Owning my vanity

Look at me. Vanity shouldn't be a huge problem for me and generally isn't, so when Google called me out on it recently, I figured I should share. The Google+ platform has lots of cool little add-ons, among them #Autoawesome. Autoawesome is a program that checks all of your photos and, when possible, does something fun with them. In the photo to the left, it took four similar photos and made what it calls a "photobooth-style" picture. Sometimes it plays with color and light to create kooky or gothic-looking photos from multiple photos. In the winter, it adds snowfall to some photos.
The most important thing it does, however, is to keep those photos private. If you add the G+ app to your phone, it will upload and sort all the photos you take and store them until you're ready for them.
The coolest thing, it does, by far, is to add motion, creating a .gif automatically from a series of photos.

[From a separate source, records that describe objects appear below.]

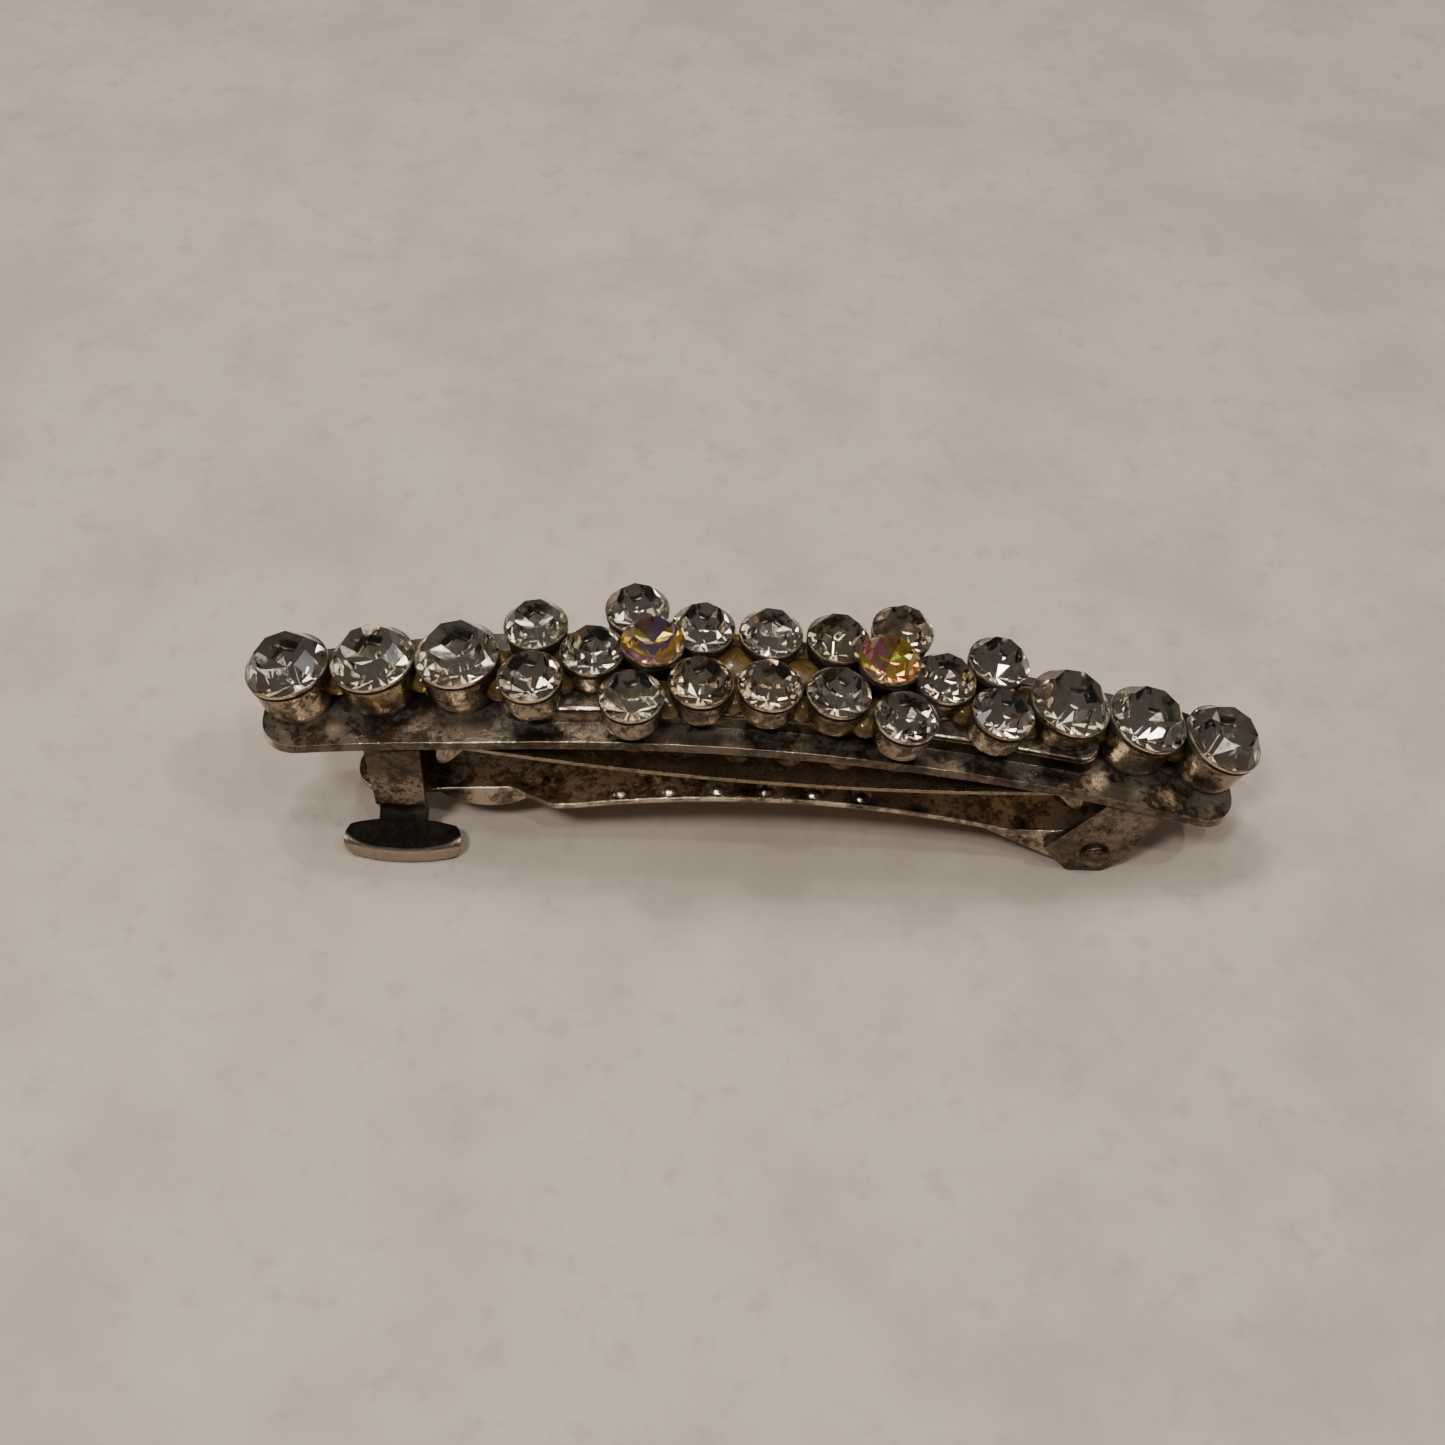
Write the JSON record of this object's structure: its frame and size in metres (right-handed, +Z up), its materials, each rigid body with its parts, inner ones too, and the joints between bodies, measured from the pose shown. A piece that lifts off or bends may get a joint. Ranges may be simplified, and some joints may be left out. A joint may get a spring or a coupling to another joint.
{
  "type": "hair clip",
  "caption": "Arched French barrette set with cupped round rhinestones in two flowers and rows, over a sprung clasp with a hinged lever and squeeze pads.",
  "frame": {"origin": "on the surface that the closed clip stands on, under the middle of its bounding box", "axes": "+X along the clip from the catch to the hinge, +Y across it to the back, +Z up through the stones"},
  "size_m": [0.0754, 0.013, 0.0208],
  "materials": {
    "plate_metal": "nickel-plated steel, worn and tarnished brown",
    "cup_metal": "silver-plated cups, tarnished, bright worn rims",
    "clasp_metal": "plated spring steel, mottled tarnish, bright worn edges",
    "fixings": "plated steel rivets and pin",
    "crystal": "clear foil-backed faceted glass",
    "aurora_crystal": "faceted glass with an iridescent coating"
  },
  "bodies": {
    "clip_body": {"bow_spring": "clasp_metal", "bracket_rivet": "fixings", "catch_base": "clasp_metal", "catch_rivet": "fixings", "cup_large_1": "cup_metal", "cup_large_2": "cup_metal", "cup_large_3": "cup_metal", "cup_large_4": "cup_metal", "cup_large_5": "cup_metal", "cup_large_6": "cup_metal", "cup_left_centre": "cup_metal", "cup_left_pair_back": "cup_metal", "cup_left_pair_front": "cup_metal", "cup_left_petal_1": "cup_metal", "cup_left_petal_2": "cup_metal", "cup_left_petal_3": "cup_metal", "cup_left_petal_4": "cup_metal", "cup_left_petal_5": "cup_metal", "cup_middle_pair_back": "cup_metal", "cup_middle_pair_front": "cup_metal", "cup_right_centre": "cup_metal", "cup_right_pair_back": "cup_metal", "cup_right_pair_front": "cup_metal", "cup_right_petal_1": "cup_metal", "cup_right_petal_2": "cup_metal", "cup_right_petal_3": "cup_metal", "cup_right_petal_4": "cup_metal", "cup_right_petal_5": "cup_metal", "hinge_bracket": "clasp_metal", "hinge_pin": "fixings", "stone_large_1": "crystal", "stone_large_2": "crystal", "stone_large_3": "crystal", "stone_large_4": "crystal", "stone_large_5": "crystal", "stone_large_6": "crystal", "stone_left_centre": "aurora_crystal", "stone_left_pair_back": "crystal", "stone_left_pair_front": "crystal", "stone_left_petal_1": "crystal", "stone_left_petal_2": "crystal", "stone_left_petal_3": "crystal", "stone_left_petal_4": "crystal", "stone_left_petal_5": "crystal", "stone_middle_pair_back": "crystal", "stone_middle_pair_front": "crystal", "stone_right_centre": "aurora_crystal", "stone_right_pair_back": "crystal", "stone_right_pair_front": "crystal", "stone_right_petal_1": "crystal", "stone_right_petal_2": "crystal", "stone_right_petal_3": "crystal", "stone_right_petal_4": "crystal", "stone_right_petal_5": "crystal", "top_plate": "plate_metal"},
    "lever": {"lever": "clasp_metal"},
    "catch_arm_front": {"catch_arm_front": "clasp_metal"},
    "catch_arm_back": {"catch_arm_back": "clasp_metal"}
  },
  "joints": [
    {"name": "lever_hinge", "type": "hinge", "parent": "clip_body", "child": "lever", "pos_m": [0.02586, 0, 0.0022], "axis": [0, -1, 0], "range_deg": [0, 100]},
    {"name": "catch_squeeze_front", "type": "hinge", "parent": "clip_body", "child": "catch_arm_front", "pos_m": [-0.0269, -0.00362, 0.01158], "axis": [1, 0, 0], "range_deg": [-6, 1], "stiffness_Nm_per_rad": 0.5},
    {"name": "catch_squeeze_back", "type": "hinge", "parent": "clip_body", "child": "catch_arm_back", "pos_m": [-0.0269, 0.00362, 0.01158], "axis": [-1, 0, 0], "range_deg": [-6, 1], "stiffness_Nm_per_rad": 0.5}
  ]
}
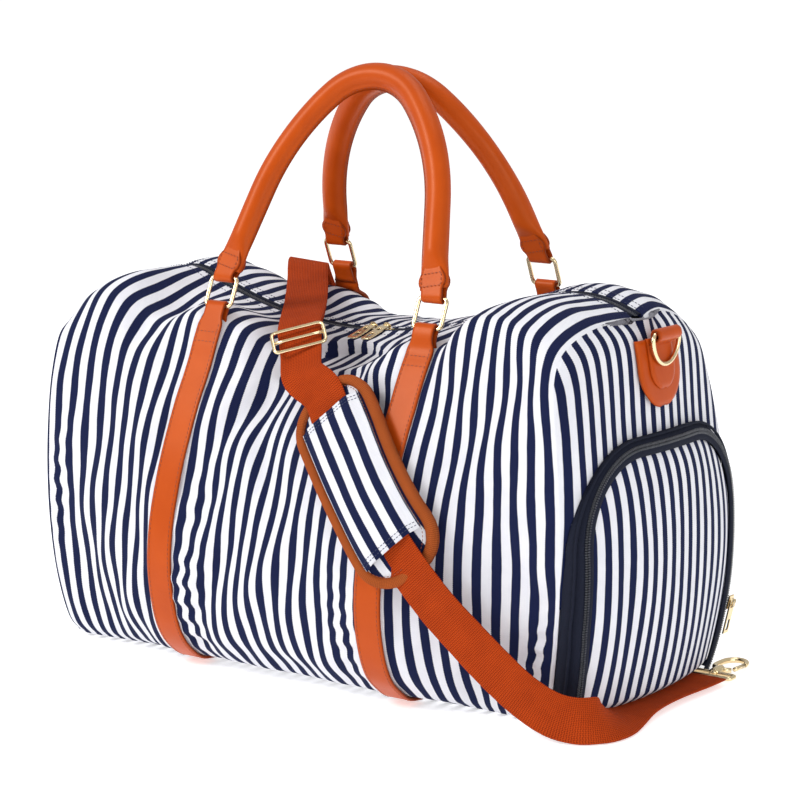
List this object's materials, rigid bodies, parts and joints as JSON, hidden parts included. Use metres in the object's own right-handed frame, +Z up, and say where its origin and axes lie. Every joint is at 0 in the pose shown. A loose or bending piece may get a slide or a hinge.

It can do this with photos uploaded via camera or from your phone. It's kinda miraculous.

Until it isn't.
This weekend, I was taking a photo of myself at the Good Beer Festival. It was the end of the second day and I'd had my fair share of beer. I took it to mind that I should be photographed with a cigar in my mouth. There was no good reason for this. Although I smoke a pipe regularly, I have maybe 20 cigars a year. I'm not a "cigar guy" mainly because I'm cheap and have pretty good taste. I'd rather do without than smoke White Owls, or whatever. (I do buy Parodi and DiNobili occasionally, but that's a different thing altogether).
I tried several photos with, and several without.

Google gave me this:



gif of Tony Russo spitting out a cigar
Apparently the answer to "with or without?" was both!
I find these a little distracting, so here are a couple spaces in case you want to scroll it off your page:






At the bottom, this is a pretty private moment, or at least it could have been. Imagine a person standing alone trying on different faces for a camera as the rest of the thousand or so festival attendees made their ways home. The grass is trampled, occasionally a group of revelers make their way toward the exit, workers disassemble tents and unplug audio equipment, and here am I shooting photo after photo of myself. 
By combining the multiple photos into a ridiculous movie, Google revealed the pretense of the entire project and left it to me to decide how to handle it. It said, effectively, "This is how goofy you look taking self portraits." 
I take that as a compliment. I like being goofy, I wear it well and function better within its parameters. It doesn't mean I can't or shouldn't take serious photos or make an effort to look good in them. It only means that I should recognize there is always some futility tied up in vanity. In the end, the more I (you, one) cares about managing others' perceptions, the more ridiculous we are. Even if we look good doing it.